* start Given material *

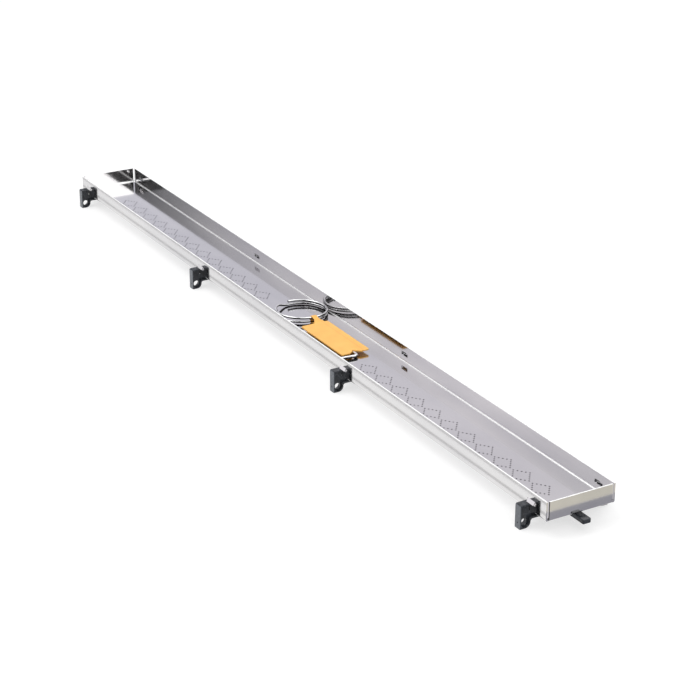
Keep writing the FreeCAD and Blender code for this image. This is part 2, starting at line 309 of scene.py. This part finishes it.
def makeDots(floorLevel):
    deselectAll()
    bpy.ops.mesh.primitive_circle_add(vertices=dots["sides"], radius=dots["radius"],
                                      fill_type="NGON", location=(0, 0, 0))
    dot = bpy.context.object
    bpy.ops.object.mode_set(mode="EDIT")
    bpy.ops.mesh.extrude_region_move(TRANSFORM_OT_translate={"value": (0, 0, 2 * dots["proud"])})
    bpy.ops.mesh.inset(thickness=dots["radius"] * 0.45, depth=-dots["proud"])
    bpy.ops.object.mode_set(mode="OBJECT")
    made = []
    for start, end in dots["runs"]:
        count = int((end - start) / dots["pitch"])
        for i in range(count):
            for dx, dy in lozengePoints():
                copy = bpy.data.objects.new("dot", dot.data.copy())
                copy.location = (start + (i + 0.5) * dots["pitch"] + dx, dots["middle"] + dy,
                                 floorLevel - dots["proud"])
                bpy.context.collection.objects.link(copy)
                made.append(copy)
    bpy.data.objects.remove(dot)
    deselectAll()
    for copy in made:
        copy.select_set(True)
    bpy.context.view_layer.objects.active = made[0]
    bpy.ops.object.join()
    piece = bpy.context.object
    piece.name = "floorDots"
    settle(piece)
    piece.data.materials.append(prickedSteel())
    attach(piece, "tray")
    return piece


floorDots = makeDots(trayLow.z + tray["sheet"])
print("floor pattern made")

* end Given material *

> _Given exercise_
Your task is to quote the listing above word for word.

> _Task answer_
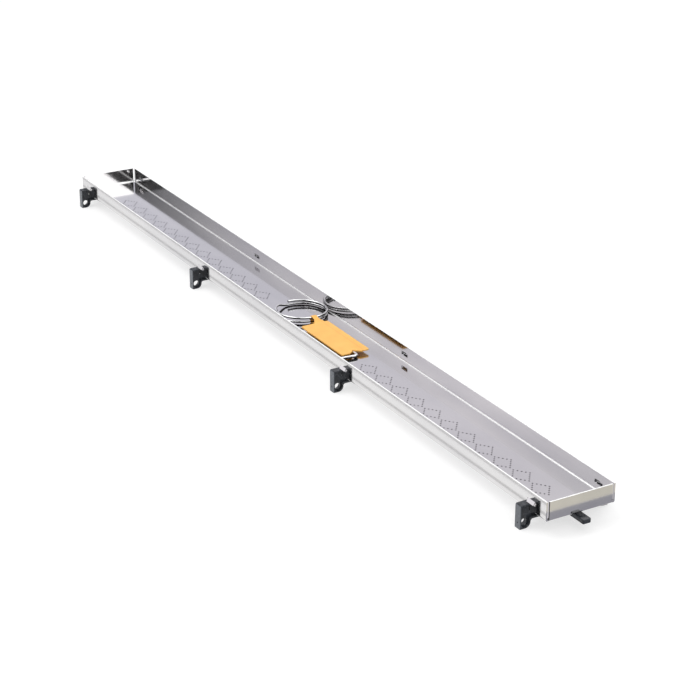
Keep writing the FreeCAD and Blender code for this image. This is part 2, starting at line 309 of scene.py. This part finishes it.
def makeDots(floorLevel):
    deselectAll()
    bpy.ops.mesh.primitive_circle_add(vertices=dots["sides"], radius=dots["radius"],
                                      fill_type="NGON", location=(0, 0, 0))
    dot = bpy.context.object
    bpy.ops.object.mode_set(mode="EDIT")
    bpy.ops.mesh.extrude_region_move(TRANSFORM_OT_translate={"value": (0, 0, 2 * dots["proud"])})
    bpy.ops.mesh.inset(thickness=dots["radius"] * 0.45, depth=-dots["proud"])
    bpy.ops.object.mode_set(mode="OBJECT")
    made = []
    for start, end in dots["runs"]:
        count = int((end - start) / dots["pitch"])
        for i in range(count):
            for dx, dy in lozengePoints():
                copy = bpy.data.objects.new("dot", dot.data.copy())
                copy.location = (start + (i + 0.5) * dots["pitch"] + dx, dots["middle"] + dy,
                                 floorLevel - dots["proud"])
                bpy.context.collection.objects.link(copy)
                made.append(copy)
    bpy.data.objects.remove(dot)
    deselectAll()
    for copy in made:
        copy.select_set(True)
    bpy.context.view_layer.objects.active = made[0]
    bpy.ops.object.join()
    piece = bpy.context.object
    piece.name = "floorDots"
    settle(piece)
    piece.data.materials.append(prickedSteel())
    attach(piece, "tray")
    return piece


floorDots = makeDots(trayLow.z + tray["sheet"])
print("floor pattern made")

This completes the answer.